>>>

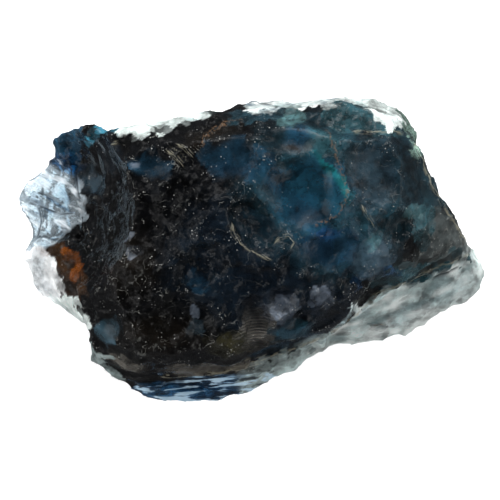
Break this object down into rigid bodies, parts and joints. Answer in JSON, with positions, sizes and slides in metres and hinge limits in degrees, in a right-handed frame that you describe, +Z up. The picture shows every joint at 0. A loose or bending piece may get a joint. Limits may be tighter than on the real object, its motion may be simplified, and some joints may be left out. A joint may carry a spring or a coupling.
{
  "type": "sapphire crystal",
  "caption": "Rough sapphire crystal: a thick blue-black block broken in shells, with thin pale flakes at one end, a pale lip and a worn shelf, lying on a small flat spot.",
  "frame": {"origin": "middle of the bounding box in X and Y, on the surface that the flat spot rests on", "axes": "+X along the stone from the pale flakes to the worn shelf, +Y across it, +Z up out of the broad dark front"},
  "size_m": [0.0126, 0.008, 0.0054],
  "materials": {
    "rough_sapphire": "glassy broken shells, blue-black where thick and clear pale blue in thin edges"
  },
  "bodies": {
    "root": {"sapphire_crystal": "rough_sapphire"}
  },
  "joints": []
}
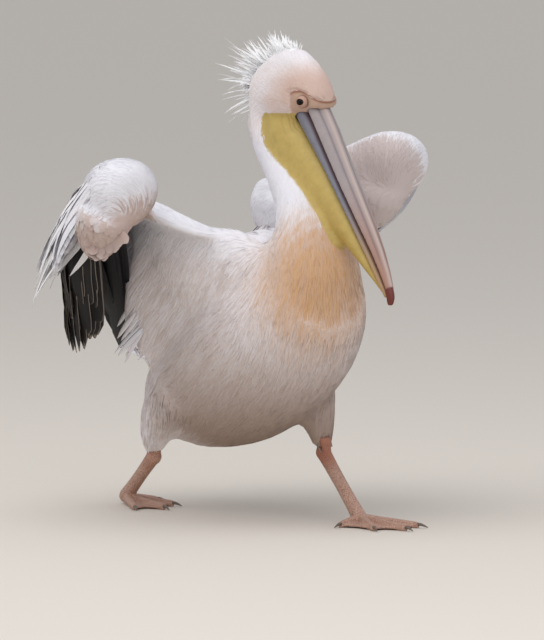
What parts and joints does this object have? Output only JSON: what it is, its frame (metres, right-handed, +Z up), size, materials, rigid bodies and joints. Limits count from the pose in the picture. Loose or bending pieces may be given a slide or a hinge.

<<<

Write out every entry verbatim.

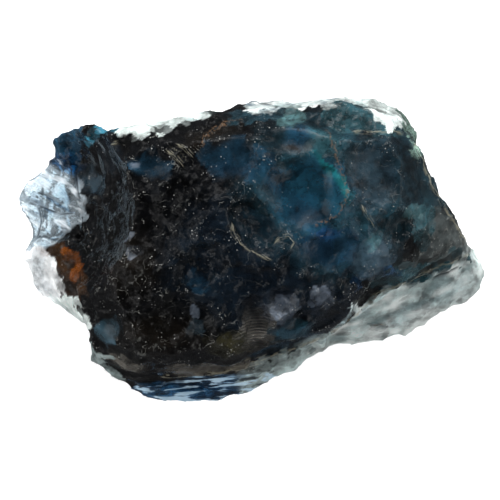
Break this object down into rigid bodies, parts and joints. Answer in JSON, with positions, sizes and slides in metres and hinge limits in degrees, in a right-handed frame that you describe, +Z up. The picture shows every joint at 0. A loose or bending piece may get a joint. Limits may be tighter than on the real object, its motion may be simplified, and some joints may be left out. A joint may carry a spring or a coupling.
{
  "type": "sapphire crystal",
  "caption": "Rough sapphire crystal: a thick blue-black block broken in shells, with thin pale flakes at one end, a pale lip and a worn shelf, lying on a small flat spot.",
  "frame": {"origin": "middle of the bounding box in X and Y, on the surface that the flat spot rests on", "axes": "+X along the stone from the pale flakes to the worn shelf, +Y across it, +Z up out of the broad dark front"},
  "size_m": [0.0126, 0.008, 0.0054],
  "materials": {
    "rough_sapphire": "glassy broken shells, blue-black where thick and clear pale blue in thin edges"
  },
  "bodies": {
    "root": {"sapphire_crystal": "rough_sapphire"}
  },
  "joints": []
}
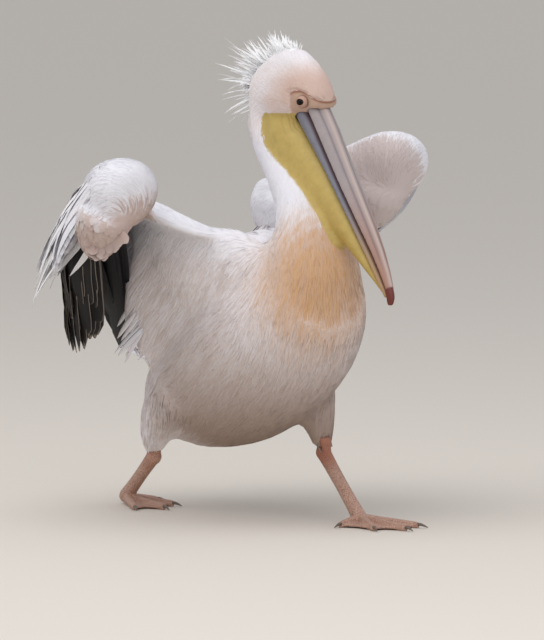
What parts and joints does this object have? Output only JSON: what it is, its frame (metres, right-handed, +Z up), size, materials, rigid bodies and joints. Limits count from the pose in the picture. Loose or bending pieces may be given a slide or a hinge.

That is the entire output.